Lyrically, the song can take its toll on you, as the male and female protagonists stumble through the complexities of a relationship—with the pleading refrain, coming from both voices, of “Why won’t you fall back in love with me?” The kind of question that sticks with you long after the song has finished.
There are a number of fascinating things about “Two Slow Dancers,” the heartbreaking final track from Mitski Miyawaki’s astounding fifth full-length, Be The Cowboy.
To begin with, there’s nothing quite like it on the rest of the record; but you could say that about a majority of the songs found on Be The Cowboy—there’s a surprising uniqueness and innovation that goes into each one; the singles alone—the bombastic and dramatic “Geyser,” and the slinky, infectious groove of “Nobody” aren’t really repeated anywhere else across the albums 14 songs.
So yes, sonically it is a startling conclusion to a profound set of songs—but, lyrically, there’s also nothing else like it. Miyawaki spends a majority of Be The Cowboy not so much desperate for love, or affection, but a bulk of the album is full of love songs, though in an untraditional sense. There’s a wholesome quality, or at least a cloying nature, to some of the lyrics—“Somebody kiss me, I’m going crazy,” she belts out on “Blue Light,” the rollicking song that arrives immediately before “Two Slow Dancers”; elsewhere, like on “Washing Machine Heart,” she says, “I’m not wearing my usual lipstick—I thought maybe we would kiss tonight.”
“Two Slow Dancers” is, in a sense, the opposite of that—the opposite end of having a crush, or the beginning of a new relationship. It doesn’t even represent the end; it’s when the end has come and gone and you haven’t accepted it, or are simply struggling to reconcile with that fact.

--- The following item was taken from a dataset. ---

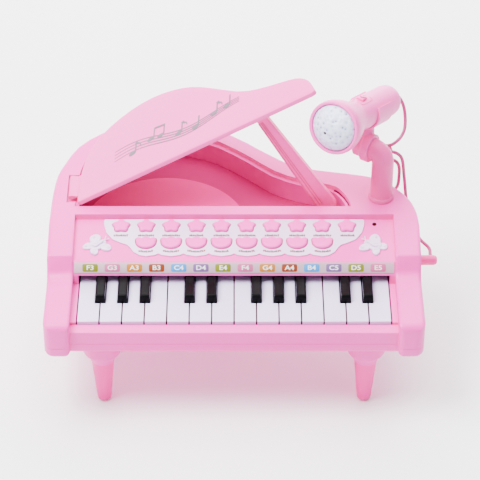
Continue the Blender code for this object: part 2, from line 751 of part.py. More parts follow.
def build_mic_stand():
    """Round post whose top bends over to face along the pivot axis."""
    side = Vector((-PIVOT_AXIS.y, PIVOT_AXIS.x, 0.0))
    foot = Vector((STAND_X, STAND_Y, 0.0))
    start = PIVOT_Z - ELBOW_REACH
    rings = []
    levels = ((156.3, COLLAR_RADIUS), (158.6, COLLAR_RADIUS), (160.0, COLLAR_RADIUS - 0.7),
              (160.8, STAND_RADIUS + 0.3), (162.4, STAND_RADIUS), (start, STAND_RADIUS))
    for height, radius in levels:
        ring = []
        for outward, across in circle(radius, 28):
            ring.append(foot - PIVOT_AXIS * outward + side * across + Vector((0.0, 0.0, height)))
        rings.append(ring)
    for step in range(1, 9):
        angle = math.pi / 2.0 * step / 8.0
        ring = []
        for outward, across in circle(STAND_RADIUS, 28):
            reach = ELBOW_REACH + outward
            along = ELBOW_REACH - reach * math.cos(angle)
            rise = Vector((0.0, 0.0, start + reach * math.sin(angle)))
            ring.append(foot + PIVOT_AXIS * along + side * across + rise)
        rings.append(ring)
    builder = bmesh.new()
    loft(builder, rings)
    add_object("mic_stand", builder, PINK, origin=(STAND_X, STAND_Y, 156.3))


def build_mic_clip():
    """Pivot hub, neck and open sleeve that hold the microphone's handle."""
    builder = bmesh.new()
    half = PIVOT_DISC_HALF
    radius = PIVOT_DISC_RADIUS
    profile = [(0.0, -half), (radius - 0.6, -half), (radius, -half + 0.6), (radius, half - 1.0)]
    profile += [(radius - 1.0, half), (HUB_RADIUS, half), (HUB_RADIUS, HUB_END - 1.4)]
    profile += [(HUB_RADIUS - 1.4, HUB_END), (0.0, HUB_END)]
    revolve(builder, profile, 36, place_along(PIVOT_AXIS, PIVOT))
    clip = add_object("mic_clip", builder, PINK, origin=PIVOT)

    outer = arc((0.0, 0.0), HANDLE_RADIUS + 2.3, 148.0, 392.0, 30)
    inner = arc((0.0, 0.0), HANDLE_RADIUS + GAP, 392.0, 148.0, 30)
    rings = []
    for along_axis, step in ((-36.0, 0.4), (-35.6, 0.0), (-5.4, 0.0), (-5.0, 0.4)):
        outline = inset(outer + inner, step)
        rings.append([MIC_PLACE @ Vector((x, y, along_axis)) for x, y in outline])
    builder = bmesh.new()
    loft(builder, rings)
    sleeve = add_object("clip_sleeve", builder, None, cutter=True)

    base = PIVOT + PIVOT_AXIS * (HUB_END - half) / 2.0
    lean = MIC_PLACE @ Vector((0.0, -HANDLE_RADIUS + 3.0, -14.0)) - base
    sideways = lean.dot(PIVOT_AXIS)
    straight = lean - PIVOT_AXIS * sideways
    across = PIVOT_AXIS.cross(straight.normalized())
    sections = ((0.0, 0.0, 8.4, 10.4), (0.45, 0.15, 8.0, 10.6), (0.80, 0.60, 8.6, 10.0), (1.0, 1.0, 9.6, 10.6))
    rings = []
    for fraction, shift, wide, deep in sections:
        centre = base + straight * fraction + PIVOT_AXIS * (sideways * shift)
        ring = []
        for x, y in circle(1.0, 16, math.pi / 16.0):
            ring.append(centre + PIVOT_AXIS * (wide * x) + across * (deep * y))
        rings.append(ring)
    builder = bmesh.new()
    loft(builder, rings)
    neck = add_object("clip_neck", builder, None, cutter=True)
    boolean(neck, cylinder_cutter("clip_bore", HANDLE_RADIUS + 0.9, MIC_PLACE, -60.0, 20.0, 44))
    boolean(clip, neck, "UNION")
    boolean(clip, sleeve, "UNION")


def build_mic_body():
    builder = bmesh.new()
    tail = MIC_TAIL
    profile = [(0.0, tail), (5.5, tail + 0.3), (10.8, tail + 1.8), (14.2, tail + 4.6)]
    profile += [(16.1, tail + 8.5), (HANDLE_RADIUS, tail + 14.0), (HANDLE_RADIUS, 16.0)]
    profile += [(17.6, 21.5), (19.8, 28.5), (23.4, 38.0), (26.0, 46.0), (27.4, 51.5)]
    profile += [(HEAD_RADIUS, 55.0), (HEAD_RADIUS, 58.5), (27.3, 60.4), (26.0, MIC_RIM)]
    profile += [(24.4, MIC_RIM - 0.6), (23.7, 57.0), (22.0, 57.0), (22.0, 48.5)]
    profile += [(17.0, 28.0), (14.4, 14.0), (14.2, tail + 13.0), (9.4, tail + 5.6), (0.0, tail + 3.6)]
    revolve(builder, profile, 32, MIC_PLACE)
    add_object("mic_body", builder, PINK, origin=MIC_MIDDLE)


def build_mic_grille():
    builder = bmesh.new()
    rim = 57.3
    profile = [(0.0, 72.0), (5.4, 71.5), (10.5, 70.1), (15.2, 67.8), (19.1, 64.7)]
    profile += [(22.0, 61.2), (23.3, 59.2), (23.3, rim), (21.8, rim), (19.9, 61.0)]
    profile += [(17.2, 63.8), (13.0, 66.6), (7.3, 68.8), (0.0, 69.8)]
    revolve(builder, profile, 32, MIC_PLACE)
    add_object("mic_grille", builder, GRILLE, origin=MIC_MIDDLE)


def build_mic_switch():
    builder = bmesh.new()
    rings = []
    low = HANDLE_RADIUS + GAP
    for height, step in ((low, 0.0), (low + 1.5, 0.0), (low + 2.2, 0.6)):
        outline = [(-3.6 + step, -4.5 + step), (3.6 - step, -4.5 + step)]
        outline += [(3.6 - step, 4.5 - step), (-3.6 + step, 4.5 - step)]
        rings.append([MIC_PLACE @ Vector((x, height, t + SWITCH_T)) for x, t in outline])
    loft(builder, rings)
    origin = MIC_PLACE @ Vector((0.0, low, SWITCH_T))
    add_object("mic_switch", builder, DEEP_PINK, origin=origin)


# ---------------------------------------------------------------- cord and plug
TAIL_POINT = MIC_MIDDLE + MIC_AXIS * (MIC_TAIL - GAP)
CORD_STATIONS = [
    tuple(TAIL_POINT), tuple(TAIL_POINT - MIC_AXIS * 9.0), (173.4, 101.6, 224.4),
    (178.2, 101.2, 214.0), (180.0, 94.4, 204.4), (179.0, 82.6, 198.4), (175.0, 71.0, 197.0),
    (169.8, 60.6, 198.2), (163.6, 53.6, 198.6), (157.0, 51.8, 198.0), (151.7, 51.5, 195.8),
    (149.5, 51.2, 190.5), (151.7, 50.9, 185.2), (157.0, 50.4, 183.0), (164.0, 49.4, 182.6),
    (169.6, 48.0, 180.2), (172.2, 46.8, 174.4), (172.6, 45.8, 165.0), (172.0, 45.4, 153.6),
    (169.4, 47.0, 146.0), (163.6, 50.8, 142.6), (157.8, 54.8, 146.0), (155.2, 56.4, 153.4),
    (154.6, 55.2, 163.0), (153.6, 51.5, 171.6), (151.4, 46.4, 178.8), (149.8, 43.2, 184.8),
    (149.5, 42.2, 190.5), (151.7, 42.0, 195.8), (157.0, 42.0, 198.0), (163.4, 42.4, 197.8),
    (169.0, 43.0, 195.2), (173.2, 43.6, 190.4), (175.4, 43.8, 183.6), (176.9, 43.2, 172.0),
    (178.6, 41.2, 158.0), (180.2, 38.0, 144.0), (182.8, 34.0, 131.0), (186.8, 28.8, 121.0),
    (190.4, 23.2, 114.0), (192.7, 17.0, 110.2), (194.4, 10.8, 108.2), (198.4, 5.0, 107.0),
    (202.6, -0.5, 106.3), (PLUG_CORD_X, -6.0, PLUG_Z), (PLUG_CORD_X, -11.5, PLUG_Z),
    (PLUG_CORD_X, PLUG_Y + PLUG_RADIUS + 0.6, PLUG_Z)]


def even_points(points, spacing):
    lengths = [0.0]
    for first, second in zip(points[:-1], points[1:]):
        lengths.append(lengths[-1] + (Vector(second) - Vector(first)).length)
    count = max(2, round(lengths[-1] / spacing))
    result = []
    index = 0
    for step in range(count + 1):
        target = lengths[-1] * step / count
        while index < len(points) - 2 and lengths[index + 1] < target:
            index += 1
        span = lengths[index + 1] - lengths[index]
        share = (target - lengths[index]) / span if span > 0 else 0.0
        result.append(Vector(points[index]).lerp(Vector(points[index + 1]), share))
    return result


def build_cord():
    path = even_points(smooth_chain(CORD_STATIONS, 8), 6.5)
    curve = bpy.data.curves.new("mic_cord_path", "CURVE")
    curve.dimensions = "3D"
    curve.bevel_depth = CORD_RADIUS * MM
    curve.bevel_resolution = 2
    curve.use_fill_caps = True
    spline = curve.splines.new("POLY")
    spline.points.add(len(path) - 1)
    for point, position in zip(spline.points, path):
        point.co = (*(position * MM), 1.0)
    cord = bpy.data.objects.new("mic_cord", curve)
    curve.materials.append(CORD_PINK)
    parts.objects.link(cord)


def build_plug():
    place = place_along((1.0, 0.0, 0.0), (0.0, PLUG_Y, PLUG_Z))
    face = HALF_WIDTH + 0.4
    builder = bmesh.new()
    profile = [(0.0, 176.0), (1.2, 176.2), (PIN_RADIUS, 178.0), (PIN_RADIUS, face)]
    profile += [(PLUG_RADIUS - 0.4, face), (PLUG_RADIUS, face + 0.6), (PLUG_RADIUS, 207.0)]
    profile += [(4.7, 209.2), (3.2, 210.6), (0.0, PLUG_OUT)]
    revolve(builder, profile, 28, place)
    plug = add_object("mic_plug", builder, CORD_PINK, origin=(face, PLUG_Y, PLUG_Z))
    place = place_along((0.0, 1.0, 0.0), (PLUG_CORD_X, PLUG_Y, PLUG_Z))
    builder = bmesh.new()
    profile = [(0.0, 1.0), (2.6, 1.0), (2.3, PLUG_RADIUS + GAP), (0.0, PLUG_RADIUS + GAP)]
    revolve(builder, profile, 20, place)
    sleeve = add_object("plug_sleeve", builder, None, cutter=True)
    boolean(plug, sleeve, "UNION")


# ---------------------------------------------------------------- inside pieces
def build_inside():
    builder = bmesh.new()
    outline = [(-126.0, 8.0), (150.0, 8.0), (150.0, 53.5), (-126.0, 53.5)]
    panel_prism(builder, outline, -9.8, -8.2)
    add_object("circuit_board", builder, BOARD, origin=on_panel(0.0, 30.0, -9.0))

    builder = bmesh.new()
    profile = [(0.0, 88.0), (14.0, 88.0), (14.0, 96.0), (19.0, 97.5), (25.0, 106.0)]
    profile += [(28.0, 106.0), (28.0, 108.0), (25.5, 108.0), (20.0, 101.0), (7.0, 100.0), (0.0, 102.0)]
    revolve(builder, profile, 24, Matrix.Translation((40.0, 40.0, 0.0)))
    add_object("speaker", builder, DARK, origin=(40.0, 40.0, 88.0))

    low = (-112.0 + GAP, 6.0 + GAP, FLOOR_OF_CASE)
    high = (-18.0 - GAP, 72.0 - GAP, FLOOR_OF_CASE + 2.6)
    box("battery_cover", low, high, PINK, origin=(-65.0, 39.0, FLOOR_OF_CASE))


build_upper_case()
build_lower_case()
build_legs()
build_white_keys()
build_black_keys()
build_control_plate()
build_buttons()
build_lid()
build_prop()
build_mic_stand()
build_mic_clip()
build_mic_body()
build_mic_grille()
build_mic_switch()
build_cord()
build_plug()
build_inside()
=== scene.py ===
"""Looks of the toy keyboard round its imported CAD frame.

Shapes are written in millimetres and scaled by M to metres. Lights and camera are in metres.
"""

import math

import bmesh
import bpy
from mathutils import Matrix, Vector


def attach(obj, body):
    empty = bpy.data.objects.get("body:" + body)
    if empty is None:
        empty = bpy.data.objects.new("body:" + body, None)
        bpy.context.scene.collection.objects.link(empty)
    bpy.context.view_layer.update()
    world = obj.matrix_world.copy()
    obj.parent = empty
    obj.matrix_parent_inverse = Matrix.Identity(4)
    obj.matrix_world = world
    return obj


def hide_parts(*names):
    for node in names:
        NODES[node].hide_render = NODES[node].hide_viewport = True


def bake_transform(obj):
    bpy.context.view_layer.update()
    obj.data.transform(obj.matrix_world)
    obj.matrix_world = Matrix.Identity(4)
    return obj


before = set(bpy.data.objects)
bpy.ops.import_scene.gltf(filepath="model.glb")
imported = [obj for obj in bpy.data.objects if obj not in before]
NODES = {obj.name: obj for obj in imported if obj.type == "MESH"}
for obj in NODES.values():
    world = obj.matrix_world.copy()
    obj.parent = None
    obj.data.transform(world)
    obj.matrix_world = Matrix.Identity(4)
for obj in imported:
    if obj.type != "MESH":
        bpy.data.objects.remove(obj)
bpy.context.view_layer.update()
M = 0.001


# ------------------------------------------------------------------ materials
def new_material(name):
    made = bpy.data.materials.new(name)
    made.use_nodes = True
    tree = made.node_tree
    shader = tree.nodes["Principled BSDF"]
    return made, tree, shader


def link(tree, source, target):
    tree.links.new(source, target)


def plastic(name, colour, rough=0.33, vary=0.04, grain=0.02, coat=0.0, shine=0.5):
    """Moulded plastic: slight drift of tone and gloss, and a fine mould grain."""
    made, tree, shader = new_material(name)
    nodes = tree.nodes
    place = nodes.new("ShaderNodeTexCoord")
    drift = nodes.new("ShaderNodeTexNoise")
    drift.inputs["Scale"].default_value = 14.0
    drift.inputs["Detail"].default_value = 3.0
    link(tree, place.outputs["Object"], drift.inputs["Vector"])
    ramp = nodes.new("ShaderNodeValToRGB")
    darker = [channel * (1.0 - vary) for channel in colour]
    lighter = [min(1.0, channel * (1.0 + vary * 0.6)) for channel in colour]
    ramp.color_ramp.elements[0].position = 0.3
    ramp.color_ramp.elements[1].position = 0.7
    ramp.color_ramp.elements[0].color = (*darker, 1.0)
    ramp.color_ramp.elements[1].color = (*lighter, 1.0)
    link(tree, drift.outputs["Fac"], ramp.inputs["Fac"])
    link(tree, ramp.outputs["Color"], shader.inputs["Base Color"])
    gloss = nodes.new("ShaderNodeMapRange")
    gloss.inputs["To Min"].default_value = rough - 0.04
    gloss.inputs["To Max"].default_value = rough + 0.05
    link(tree, drift.outputs["Fac"], gloss.inputs["Value"])
    link(tree, gloss.outputs["Result"], shader.inputs["Roughness"])
    fine = nodes.new("ShaderNodeTexNoise")
    fine.inputs["Scale"].default_value = 1100.0
    fine.inputs["Detail"].default_value = 2.0
    link(tree, place.outputs["Object"], fine.inputs["Vector"])
    bump = nodes.new("ShaderNodeBump")
    bump.inputs["Strength"].default_value = grain
    bump.inputs["Distance"].default_value = 0.0004
    link(tree, fine.outputs["Fac"], bump.inputs["Height"])
    link(tree, bump.outputs["Normal"], shader.inputs["Normal"])
    shader.inputs["Coat Weight"].default_value = coat
    shader.inputs["Coat Roughness"].default_value = 0.12
    shader.inputs["Specular IOR Level"].default_value = shine
    return made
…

Lyrically, Miyawaki paints the most vivid portrait of two very sad, broken down people, sharing a slow dance at what is, presumably, a high school reunion. She creates such an image, it’s like you are right there with them, watching as they sway awkwardly with the song swelling around them.
“It would be a hundred times easier if we were young again,” she sings, solemnly, with minimal instrumentation provided by an electric piano, “But as it is, and it is, we’re just two slow dancers—last ones out.”
There’s no real resolution at the end of “Two Slow Dancers”; it’s the kind of song written to be placed at the end of a record, and there is no real resolution for life, and the human condition. Be The Cowboy, for all of its charm, ambition, and pop sensibilities, has a surprising amount of tension that is then released through this final act of catharsis.
“…It’s about two real lives lived,” Miyawaki said in an interview, regarding the creation of “Two Slow Dancers.” “And there’s something very visceral and real abut that. These two people have lived their whole lives, and they’re older and they have problems, and their lives are complicated, and they are just experiencing this once dance together where they get to pretend they’re young again. But it’s in this context of life mess.”
This is the kind of song that will never cease to have an impact on me—I knew that Be The Cowboy was going to be an important album in 2018, but it was when I heard “Two Slow Dancers” that I understood just how important. It creates a powerful, emotional, raw moment in time that is unrivaled in the urgency, potency, and the very real sadness of simply existing that it captures.